Reevaluation of Energy Balance Framework Against Observations: A Focus on Cloud Feedback

Abstract

Climate sensitivity, the amount of surface warming in response to increasing carbon dioxide, is a fundamental indicator of the severity of climate change. However, the climate sensitivity estimated by global climate models exhibits large intermodel spread. Satellite observations since 2000 provide a reliable tool to better understand the Earth’s energy balance framework and serve as an observational constraint to cloud feedback inferred from global climate models. This dissertation focuses on climate feedbacks in response to interannual variability and finds systematic disagreement between model-simulated and observed climate feedbacks. However, there is a wide range in the performance of individual models in reproducing the observed feedbacks. Internal variability plays a crucial role in modulating the magnitude of feedbacks on short-term time scale due to the unforced pattern effect, resulting from dependence of climate feedbacks on the surface warming pattern. The modified energy balance framework relates changes in radiative response to changes in tropical atmospheric temperature, yielding more robust comparisons between models and observations as it is less influenced by the unforced pattern effect.

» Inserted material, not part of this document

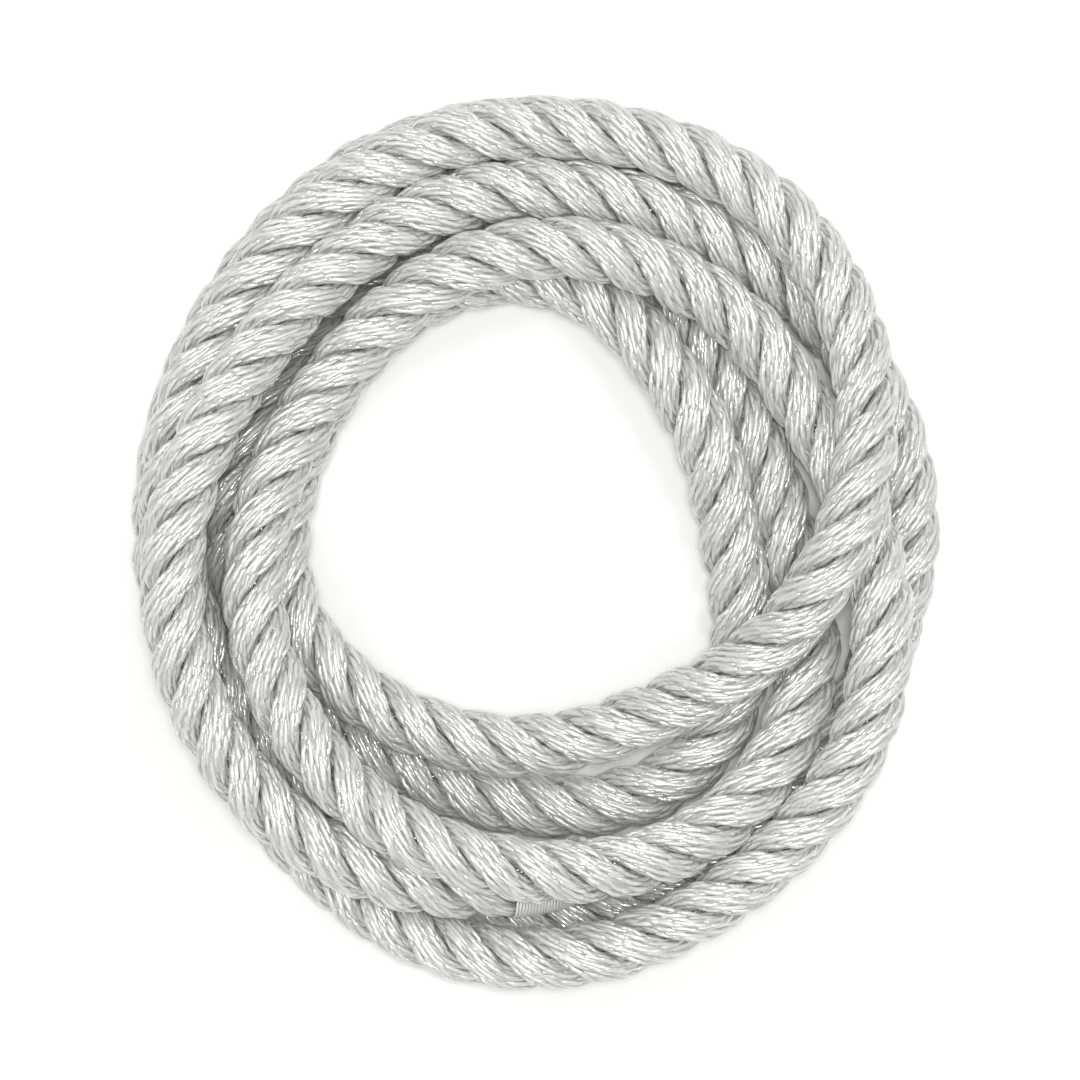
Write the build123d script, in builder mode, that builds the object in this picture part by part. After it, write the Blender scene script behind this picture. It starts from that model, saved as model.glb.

Cloud feedback is the major contributor to the pattern effect. During 2000-2020, the difference in observed cloud feedbacks between two consecutive 10-year periods is 1.6 ± 1.1 W/m^2/K, indicating a large unforced pattern effect. Climate models produce the unforced pattern effects of similar magnitude, and models can reproduce the main features of spatial pattern, especially over the East Pacific. This dissertation further evaluates the individual cloud feedbacks in CMIP6 AMIP models by comparing them with the observations. Cloud feedback is decomposed into changes in cloud amount, altitude, and optical depth components for low and non-low clouds. The results suggest tropical marine low cloud, high-cloud altitude, and extratropical high-cloud optical depth feedbacks are the three major components that lead to the discrepancies between observations and models. The comparison provides insights into the cloud feedback components that need improvement in models and motivates future study.